You're known as the comedian who does stand-up on Hot Pockets, cake and bacon. That's quite the diet of a champion.
It comes in useful at a restaurant, since chefs know me. They have so much prep time that they listen to comedy. If you're talking about food, it's a natural communication with the foodies.

The foodies who enjoy Hot Pockets?
Exactly.

In the press materials for your movie that just screened at Sundance, Salvation Boulevard, your character is described as the "doughy henchman." Is that how the role was pitched to you?
"Character actor" is code for ugly, right? There's a certain kind of reality in stand-up. You find out a lot about yourself. It can be cruel, but there's a kind of redeeming quality to awareness and knowledge.
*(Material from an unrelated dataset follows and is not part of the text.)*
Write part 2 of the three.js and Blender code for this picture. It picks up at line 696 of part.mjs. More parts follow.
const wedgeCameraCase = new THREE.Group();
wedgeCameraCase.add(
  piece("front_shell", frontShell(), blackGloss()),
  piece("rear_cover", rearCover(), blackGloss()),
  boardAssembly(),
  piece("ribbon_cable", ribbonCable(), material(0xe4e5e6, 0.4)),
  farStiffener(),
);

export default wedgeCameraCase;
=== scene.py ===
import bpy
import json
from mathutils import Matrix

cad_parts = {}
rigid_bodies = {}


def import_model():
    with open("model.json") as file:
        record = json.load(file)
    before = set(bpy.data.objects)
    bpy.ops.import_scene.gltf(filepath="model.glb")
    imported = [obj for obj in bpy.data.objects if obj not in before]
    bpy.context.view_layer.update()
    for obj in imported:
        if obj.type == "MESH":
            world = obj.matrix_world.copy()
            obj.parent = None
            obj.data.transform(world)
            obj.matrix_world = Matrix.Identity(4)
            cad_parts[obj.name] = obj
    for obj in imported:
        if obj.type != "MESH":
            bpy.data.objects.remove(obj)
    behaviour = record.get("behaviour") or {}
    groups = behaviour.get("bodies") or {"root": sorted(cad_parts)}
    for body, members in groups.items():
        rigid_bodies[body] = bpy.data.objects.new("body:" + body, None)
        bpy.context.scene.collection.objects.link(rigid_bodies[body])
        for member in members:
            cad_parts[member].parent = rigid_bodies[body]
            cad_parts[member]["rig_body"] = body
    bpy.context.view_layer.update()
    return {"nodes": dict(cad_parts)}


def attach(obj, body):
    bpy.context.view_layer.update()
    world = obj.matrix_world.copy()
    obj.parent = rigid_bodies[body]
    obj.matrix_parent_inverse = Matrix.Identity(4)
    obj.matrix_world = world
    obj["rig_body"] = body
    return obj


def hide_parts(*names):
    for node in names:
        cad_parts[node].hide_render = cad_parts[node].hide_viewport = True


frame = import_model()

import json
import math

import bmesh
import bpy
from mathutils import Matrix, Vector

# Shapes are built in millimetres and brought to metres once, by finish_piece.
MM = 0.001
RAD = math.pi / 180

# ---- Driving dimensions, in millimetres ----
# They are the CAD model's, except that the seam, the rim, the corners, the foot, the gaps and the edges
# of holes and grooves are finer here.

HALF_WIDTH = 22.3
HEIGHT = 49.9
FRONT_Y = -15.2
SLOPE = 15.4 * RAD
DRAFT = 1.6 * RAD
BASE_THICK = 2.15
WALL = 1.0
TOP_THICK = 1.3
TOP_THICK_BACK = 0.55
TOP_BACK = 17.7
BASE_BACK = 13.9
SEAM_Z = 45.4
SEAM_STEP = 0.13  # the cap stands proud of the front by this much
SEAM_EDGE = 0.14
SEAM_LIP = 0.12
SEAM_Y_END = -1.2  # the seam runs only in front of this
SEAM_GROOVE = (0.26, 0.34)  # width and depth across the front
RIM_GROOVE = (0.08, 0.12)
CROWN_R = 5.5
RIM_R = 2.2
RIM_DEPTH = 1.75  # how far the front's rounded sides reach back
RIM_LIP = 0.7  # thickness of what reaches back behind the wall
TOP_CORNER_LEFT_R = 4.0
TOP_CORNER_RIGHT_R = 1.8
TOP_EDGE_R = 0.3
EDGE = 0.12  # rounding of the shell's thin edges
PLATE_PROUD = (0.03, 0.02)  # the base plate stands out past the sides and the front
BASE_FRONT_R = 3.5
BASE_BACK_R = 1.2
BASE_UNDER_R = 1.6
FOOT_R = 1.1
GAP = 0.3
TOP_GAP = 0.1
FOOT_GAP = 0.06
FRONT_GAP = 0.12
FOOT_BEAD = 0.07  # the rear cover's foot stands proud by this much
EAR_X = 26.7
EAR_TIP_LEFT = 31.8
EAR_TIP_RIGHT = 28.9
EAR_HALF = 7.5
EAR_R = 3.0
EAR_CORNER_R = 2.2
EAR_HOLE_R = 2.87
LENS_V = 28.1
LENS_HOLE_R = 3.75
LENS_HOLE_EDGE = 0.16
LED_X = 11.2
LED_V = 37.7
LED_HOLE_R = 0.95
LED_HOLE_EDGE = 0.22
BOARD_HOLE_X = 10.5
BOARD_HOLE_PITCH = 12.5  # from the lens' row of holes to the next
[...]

In stand-up you find out these things. I'm under no illusion that I'm in great shape. I'm under no illusion that I have a normal-size head. I'm under no illusion that I have the ideal pigmentation level.

Are you ever surprised at how people perceive you?
People assume that I'm a lot more outgoing than I am. Not to say that I'm never like that—at the very least, I'm polite. But there's this cliche that comedians are on 24/7.

How Midwestern is that, "At least I'm polite"?
Yeah. But some of the most polite people I know are from New Jersey and Long Island. It really doesn't matter where you're from! ...And that's why I'm running for senator.

Okay, last question. What's the one word you hope is applied to your performance when the play is reviewed?
Bravery.

Do you feel brave?
Yeah. I definitely feel brave. This process—there's a concentration and a bravery that I underestimated. It's really exciting because it's really appealing.

So you'll wrap up with "bravery," huh? Very inspiring.
And that's why I'm running for senator.

That Championship Season is on Broadway now.